Short Round, which takes over the long and narrow shotgun space that formerly housed Polish pub Bar Dobre, is super casual, with plywood walls and huge TVs showing sports. You mark up the sushi-style menu to order items like fish jerky, pan-fried sticky rice cakes and lemongrass-heavy chicken banh mi.
Short Round's biggest strength is its killer drink menu, which includes a long list of creative cocktails like a matcha and Japanese whiskey drink called the Matchmaker ($13) and a rye, applejack, jackfruit, lemon and grenadine called the Jack Rose ($9). The Jade Trade ($10) with gin, pennywort, lime and lychee liqueur comes highly recommended, as does their exotic version of a L.I.T. ($10), which uses the usual gin, combier and cola but with cachaca and artichoke tea.
Over the summer, Short Round had two boozy slushies, including a fun and not-too-sweet Blue Hawaiian ($9), though the machines have sadly been mothballed for the winter.
Short Round feels a little more like a bar than a restaurant, and so it makes sense that the food was a bit inconsistent over our three visits.
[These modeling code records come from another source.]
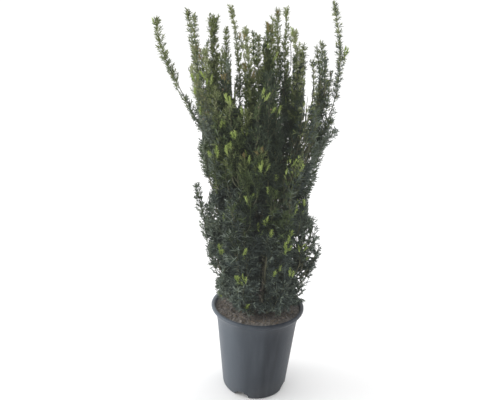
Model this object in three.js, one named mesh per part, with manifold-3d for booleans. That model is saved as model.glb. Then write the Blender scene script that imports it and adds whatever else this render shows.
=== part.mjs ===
// A young upright yew growing in a round plastic nursery pot.
// Millimetres, +Z up. The origin is the middle of the pot's underside, and -Y is the plant's front.
import * as THREE from "three";
import { mergeVertices } from "three/addons/utils/BufferGeometryUtils.js";
import Module from "manifold-3d";

const wasm = await Module();
wasm.setup();

// Clearance left between solids that touch, the flatness below which a cut's slivers are merged, and
// how far a cut reaches past the surface it opens.
const GAP = 0.5;
const SLIVER = 0.06;
const CUT_PAST = 5;

// The pot: a thin moulded wall that flares to a collar under its lip, drained by arches at its foot.
const POT = {
  height: 262,
  lipRadius: 140,
  lipDepth: 9,
  bandRadius: 129,
  bandDepth: 36,
  neckRadius: 120,
  baseRadius: 98,
  wall: 2.4,
  segments: 28,
};
const ARCH = { count: 4, width: 46, height: 12, depth: 20, turn: -113 };

// The compost: filled to just under the lip, a little higher at the front.
const SOIL = { level: 250, frontRise: 7, bump: 2.4, rings: 3, sides: 22 };

// The trunk: a slim stem that rises from the middle of the compost and leans back to its fork.
const TRUNK = {
  foot: [14, -22, 246],
  top: [-4, 4, 640],
  bow: [4, -6],
  footRadius: 5.5,
  topRadius: 3.2,
  flareRadius: 8.5,
  flareHeight: 20,
  steps: 10,
  sides: 8,
};

// Boughs: [name, height on the trunk, end point, radius at the trunk, radius at the end].
const BOUGHS = [
  ["bough_left_leader", 352, [-72, -6, 592], 4.2, 2.6],
  ["bough_right_leader", 366, [66, 4, 596], 4.2, 2.6],
  ["bough_back_leader", 384, [2, 70, 600], 4, 2.4],
  ["bough_front_leader", 402, [-30, -66, 596], 3.6, 2.4],
  ["bough_low_left", 300, [-70, -18, 348], 2.8, 2],
  ["bough_low_right", 310, [70, 8, 360], 2.8, 2],
  ["bough_low_back", 322, [22, 68, 372], 2.8, 2],
  ["bough_low_front", 336, [34, -70, 382], 2.6, 1.8],
  ["bough_back_left", 426, [-44, 54, 486], 3, 2],
  ["bough_back_right", 440, [46, 52, 498], 3, 2],
];
const BOUGH_FACETS = { steps: 5, sides: 6 };

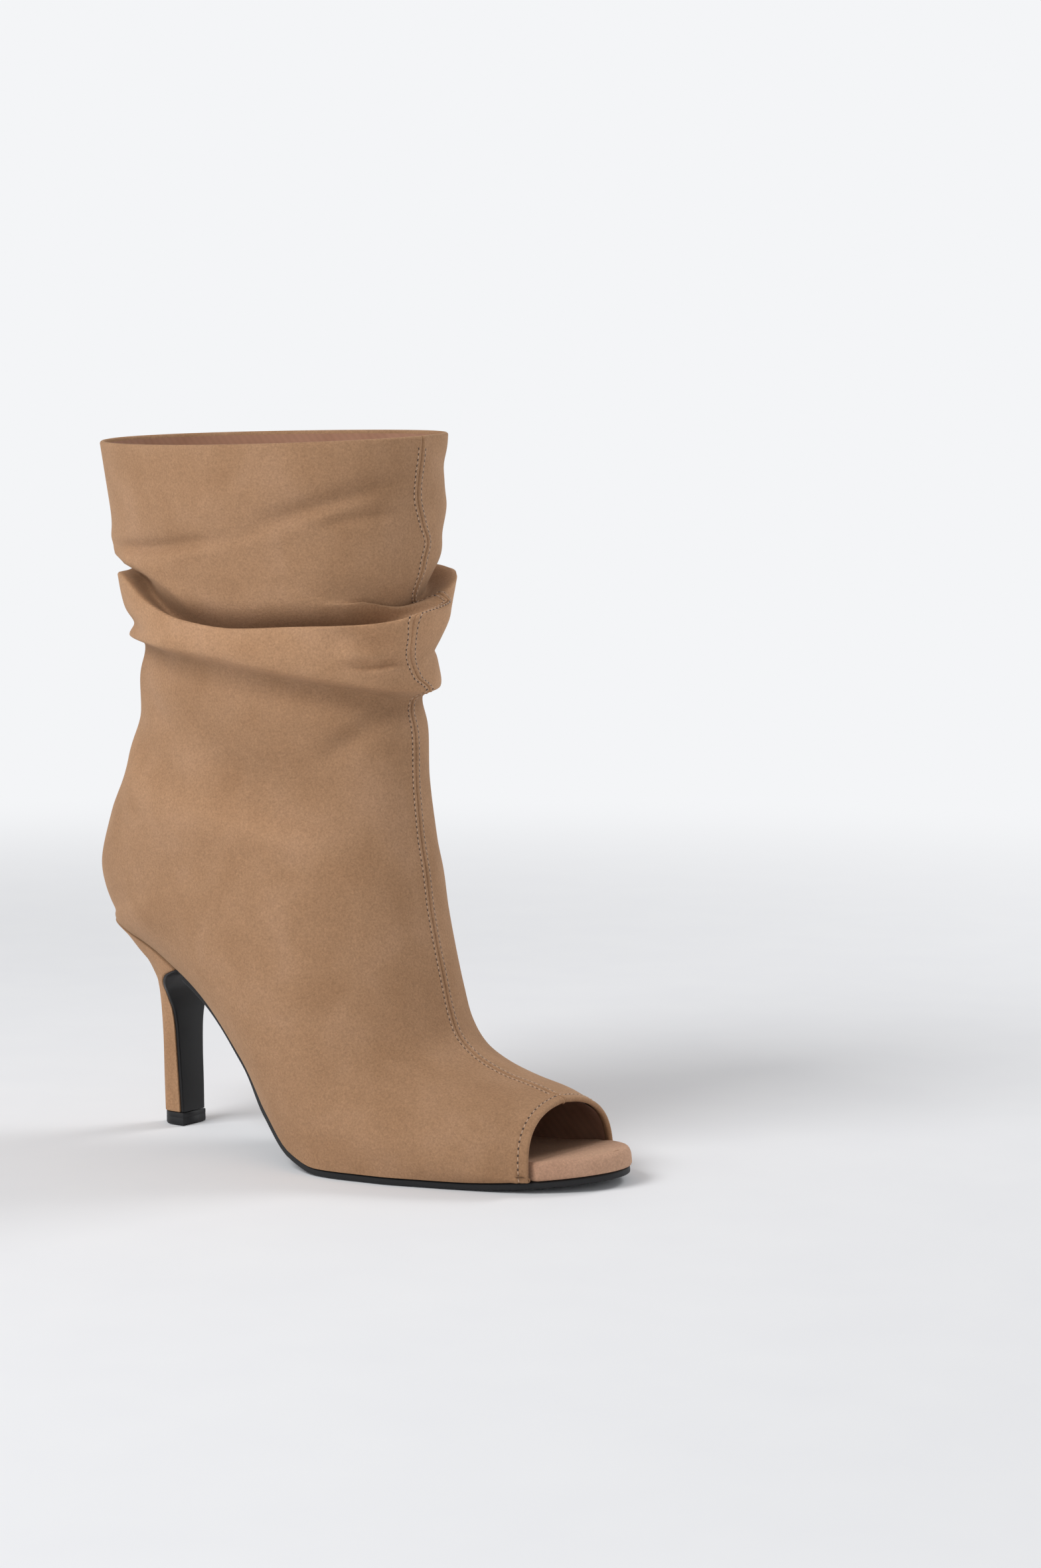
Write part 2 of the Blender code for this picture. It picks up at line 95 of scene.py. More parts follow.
# %% Bottom of the last, its outline and its sections
BOTTOM = [
    # along, rise,  spring
    (0.000, 1.000, 0.00),
    (0.042, 0.979, 0.00),
    (0.089, 0.938, 0.00),
    (0.136, 0.880, 0.00),
    (0.197, 0.773, 0.00),
    (0.254, 0.650, 0.00),
    (0.301, 0.533, 0.00),
    (0.347, 0.407, 0.00),
    (0.427, 0.196, 0.00),
    (0.502, 0.048, 0.00),
    (0.568, 0.000, 0.00),
    (0.800, 0.000, 0.00),
    (0.900, 0.000, 0.35),
    (1.000, 0.000, 1.00),
]
FEATHER = [
    # along, centre, half
    (0.000, 0.000, 0.277),
    (0.099, 0.000, 0.277),
    (0.164, -0.003, 0.277),
    (0.254, -0.019, 0.254),
    (0.347, -0.052, 0.275),
    (0.427, -0.072, 0.362),
    (0.512, -0.073, 0.456),
    (0.596, -0.061, 0.500),
    (0.676, -0.032, 0.497),
    (0.756, -0.010, 0.455),
    (0.831, 0.003, 0.397),
    (0.901, 0.019, 0.348),
    (0.958, 0.045, 0.329),
    (1.000, 0.065, 0.322),
]
LASTED = [
    # front, height, foot,  outer, inner, at,   crown
    (0.904, 0.218, 0.9120, 0.300, 0.345, 1.00, 3.2),
    (0.850, 0.242, 0.8545, 0.392, 0.415, 0.88, 3.0),
    (0.793, 0.262, 0.7840, 0.467, 0.456, 0.80, 2.5),
    (0.737, 0.298, 0.6995, 0.530, 0.478, 0.74, 1.9),
    (0.698, 0.352, 0.6103, 0.570, 0.485, 0.70, 1.5),
    (0.681, 0.418, 0.5164, 0.580, 0.485, 0.66, 1.4),
    (0.669, 0.496, 0.4178, 0.580, 0.495, 0.62, 1.5),
    (0.655, 0.586, 0.3239, 0.575, 0.512, 0.58, 1.6),
    (0.642, 0.688, 0.2300, 0.560, 0.520, 0.54, 1.7),
    (0.634, 0.781, 0.1550, 0.542, 0.520, 0.51, 1.8),
    (0.624, 0.867, 0.0798, 0.520, 0.510, 0.50, 1.9),
    (0.619, 0.938, 0.0235, 0.502, 0.500, 0.49, 2.0),
    (0.615, 1.000, 0.0000, 0.485, 0.488, 0.48, 2.0),
]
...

The menu is long and diverse, including everything from fried sugarcane shrimp to geoduck to pho to lemongrass ribs. In general, you want the smallest snacks or the biggest entrees.
The roasted peanuts with chiles and lime ($3) are a must even if you're not eating a full meal.
Two other snacks that stood out are the bo la lot, salty beef wrapped in earthy-peppery betel leaf ($5) and banh tet ($4), a pan-fried sticky rice cake with pork belly and mung bean. Both are primal pleasures, rich with salt and fat that are set off with a little heat.
The beef pho ($12), bo tai chanh ($11) and cari ($12) are my other go-tos.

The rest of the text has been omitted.